I have to admit, the most stressful part of the entire thing was having master looter. The possibility that I'd totally mess up and assign a tanking shield to a rogue was always present in the back of my mind and I double- and triple-checked each click I made to ensure the right people got the right loot.

Also, remember how I said I wanted to go as my healer so that I wasn't assigning loot to myself? Yeah? Well that didn't work. There were two drops for my healer. For one I was uncontested, but for the other the GM decided that the item was a priest item, not a paladin item and so although one of our palas wanted it, it was to go to me. Foo. Maybe next time I raid lead I should go as my tank 'so I don't have to assign loot to myself'. Maybe he'd get some damn tanking drops then.

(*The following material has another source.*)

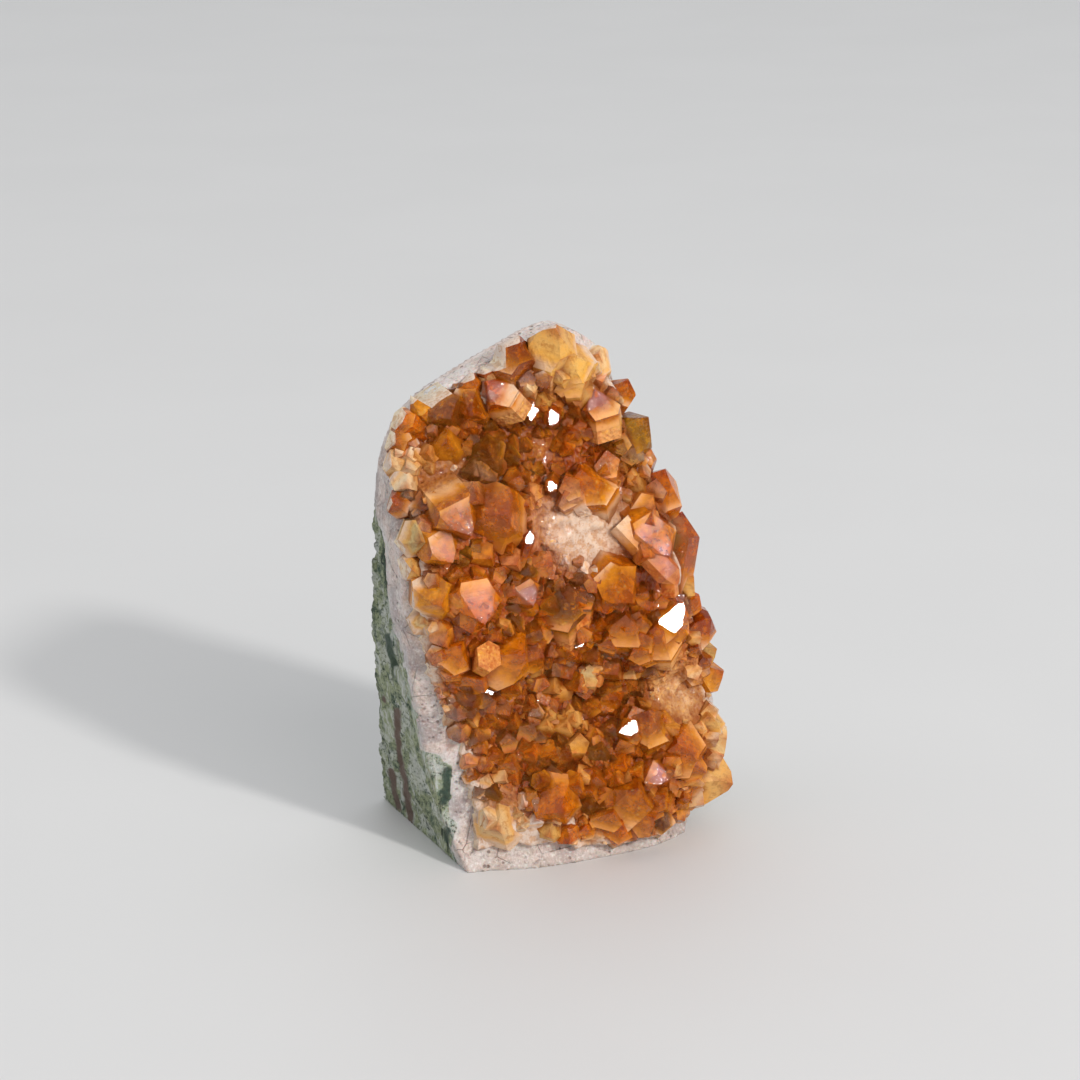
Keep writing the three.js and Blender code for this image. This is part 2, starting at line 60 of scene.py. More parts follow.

The lessons I learnt? Well, for one I found that my natural cool temper was very beneficial. Whenever a wipe happened I was able to keep cool and just be encouraging to the things that were going well and hand out advice for the things that were going wrong. Because the majority of the people who attended had done it before my job was really easy, so I didn't have to do anything drastic and people helped out when I was explaining things like the Netherspite fight. I was also allowed to do my own tactics which was great.

Everyone said it was a good run at the end, but they would since it's not right to kick a guy for his first attempt. The guild officers and I decided as well that next week there wouldn't be a second Kara run, since this week the group one followup run had to be cancelled due to a lack of tanks and the group two run had to borrow a tank from another guild. Also some people are taking their raiding spot for granted, which they can when there are two runs and only just enough people to fill the slots. So, although I might retain the raid leader title I wont be leading a raid for a while.